Sometimes making more money is as simple as giving a little extra. In most residential projects, the contractor can re-value the house to some extent by installing a tankless water heater. Not only does this support a green friendly transition, but it removes the stress of homeowners having to remodel before it even appears.
Gaining support in the industry
Tankless water heaters have been steadily building interest among residential and commercial sectors over the past few years, according to a study by Persistence Market Research. Initially the low capacity level of tankless water heaters hurt their chances of expanding, but recent technological advances across the industry have since changed the perception. Now, the research firm indicated that most have a 3.2 gallon per minute capacity, which both reduces the use of resources and vastly improves on the output of older technology.

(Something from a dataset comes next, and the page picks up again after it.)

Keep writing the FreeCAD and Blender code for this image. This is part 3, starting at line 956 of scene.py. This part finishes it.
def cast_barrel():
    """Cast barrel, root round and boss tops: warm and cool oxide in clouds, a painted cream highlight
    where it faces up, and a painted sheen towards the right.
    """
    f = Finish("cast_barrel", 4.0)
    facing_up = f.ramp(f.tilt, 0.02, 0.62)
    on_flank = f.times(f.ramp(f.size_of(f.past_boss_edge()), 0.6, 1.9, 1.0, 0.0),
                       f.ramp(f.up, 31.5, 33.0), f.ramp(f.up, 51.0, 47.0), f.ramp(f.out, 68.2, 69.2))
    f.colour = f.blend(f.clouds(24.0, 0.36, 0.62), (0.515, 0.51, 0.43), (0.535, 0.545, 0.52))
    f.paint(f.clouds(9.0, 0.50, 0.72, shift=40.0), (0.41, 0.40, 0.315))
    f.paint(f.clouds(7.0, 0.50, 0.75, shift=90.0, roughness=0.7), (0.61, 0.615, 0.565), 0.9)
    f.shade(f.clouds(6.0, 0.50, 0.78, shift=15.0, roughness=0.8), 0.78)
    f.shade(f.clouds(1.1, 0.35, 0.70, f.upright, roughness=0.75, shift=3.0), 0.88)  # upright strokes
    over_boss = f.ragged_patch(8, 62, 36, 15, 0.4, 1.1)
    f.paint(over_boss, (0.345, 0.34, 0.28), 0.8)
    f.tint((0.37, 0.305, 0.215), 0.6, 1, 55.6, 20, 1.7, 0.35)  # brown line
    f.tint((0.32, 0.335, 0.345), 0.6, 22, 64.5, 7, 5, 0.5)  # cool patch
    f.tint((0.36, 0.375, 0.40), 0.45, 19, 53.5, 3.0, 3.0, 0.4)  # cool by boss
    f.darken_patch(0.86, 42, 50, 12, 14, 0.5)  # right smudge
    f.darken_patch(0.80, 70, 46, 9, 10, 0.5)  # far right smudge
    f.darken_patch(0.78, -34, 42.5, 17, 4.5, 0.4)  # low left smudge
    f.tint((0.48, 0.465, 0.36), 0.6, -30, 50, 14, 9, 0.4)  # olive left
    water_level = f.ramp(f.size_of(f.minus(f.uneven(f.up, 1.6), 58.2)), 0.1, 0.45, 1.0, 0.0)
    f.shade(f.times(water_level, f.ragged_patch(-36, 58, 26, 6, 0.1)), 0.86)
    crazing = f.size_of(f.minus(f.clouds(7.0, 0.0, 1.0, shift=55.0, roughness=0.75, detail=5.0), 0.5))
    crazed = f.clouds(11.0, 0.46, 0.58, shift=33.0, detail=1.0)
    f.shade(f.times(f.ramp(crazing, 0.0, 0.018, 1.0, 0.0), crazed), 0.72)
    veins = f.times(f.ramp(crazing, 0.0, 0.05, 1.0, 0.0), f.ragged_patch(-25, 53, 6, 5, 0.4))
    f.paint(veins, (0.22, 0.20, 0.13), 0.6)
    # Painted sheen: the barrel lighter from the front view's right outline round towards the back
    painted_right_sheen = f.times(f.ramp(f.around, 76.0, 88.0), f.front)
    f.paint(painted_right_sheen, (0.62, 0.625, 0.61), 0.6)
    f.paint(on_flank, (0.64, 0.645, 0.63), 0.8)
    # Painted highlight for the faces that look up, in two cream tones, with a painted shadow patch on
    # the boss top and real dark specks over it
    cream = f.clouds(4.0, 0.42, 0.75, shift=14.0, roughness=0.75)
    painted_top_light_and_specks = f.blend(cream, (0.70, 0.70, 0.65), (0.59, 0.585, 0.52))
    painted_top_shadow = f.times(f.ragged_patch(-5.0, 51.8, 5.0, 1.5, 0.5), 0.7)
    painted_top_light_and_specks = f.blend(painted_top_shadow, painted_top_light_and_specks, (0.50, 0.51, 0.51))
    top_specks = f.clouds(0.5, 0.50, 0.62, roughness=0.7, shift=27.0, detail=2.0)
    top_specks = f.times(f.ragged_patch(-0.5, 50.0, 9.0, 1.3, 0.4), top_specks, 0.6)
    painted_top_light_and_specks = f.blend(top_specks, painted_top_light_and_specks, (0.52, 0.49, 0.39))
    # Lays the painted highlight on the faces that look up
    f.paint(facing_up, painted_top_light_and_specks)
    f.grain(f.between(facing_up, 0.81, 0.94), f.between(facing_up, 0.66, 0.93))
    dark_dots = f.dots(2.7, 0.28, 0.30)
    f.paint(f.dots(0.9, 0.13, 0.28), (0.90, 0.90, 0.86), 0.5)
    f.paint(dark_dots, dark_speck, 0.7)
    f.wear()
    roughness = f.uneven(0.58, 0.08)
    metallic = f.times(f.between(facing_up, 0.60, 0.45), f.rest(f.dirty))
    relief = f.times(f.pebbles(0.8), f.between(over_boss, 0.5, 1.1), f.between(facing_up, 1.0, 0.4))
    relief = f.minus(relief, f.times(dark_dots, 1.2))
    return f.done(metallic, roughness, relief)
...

The key in reducing the amount of water and electricity wasted lies in the flow switch, which only activates when water runs through it. This cuts down on what prospective residential buyers will have to pay on their bills.
No remodel necessary
Way back in April 2015, the National Appliance Energy Conservation Act updated new regulations for water heaters. Those under 55 gallons have to be made both an additional 2 inches wider and 2 inches taller. If you're a contractor who creates specialized cabinets or hideaways for water heaters when building a residential home, the average space used will now have to change every so often. Save your clients the headache of having to remodel every time the NAECA regulations change – always be ahead of the regulations by installing electric tankless water heaters.
The compact size of the tankless water heater lends itself to multiple placement areas. They are small enough to fit under a sink, in a closet, or anywhere else you need to get hot water to. Their long-term reliability of 20 years, compared to 10 or 15 for other water heaters, lets consumers know that they will not have to worry about an upgrade for quite a while.
Not only is going green great for the environment, but it's a great look for your business. Combining an electric tankless water heater with solar panels leads to a streamlined energy system. Not to mention how much more you can charge for a house that is eco friendly, as opposed to one that isn't,.
"Houses with a green, or eco-friendly, label could command 9% more of its original selling value."
Matthew E. Kahn, an economics professor at the University of California at Berkeley, and Nils Kok of Maastricht University in the Netherlands, currently a visiting scholar at UCLA, conducted a study of 1.6 million homes sold in California between 2007 and 2012, according to the Washington Post. Out of those 1.6 million homes, they pulled together 4,321 that had eco-friendly labels. They found that, given constant variables across the board, houses with a green, or eco-friendly, label could command 9 percent more of their original selling value. This could be the difference between thousands of dollars for both the contractor and the homeowner.
Contractors agree with this sentiment. According to a study done by McGraw Hill Construction, home buyers are willing to pay more for their green-friendly home. An overwhelming 73 percent of single-family builders and 68 percent of multifamily builders acknowledge this. Now that you hold the facts, the decision falls on you – make more money for the same job, or let someone else?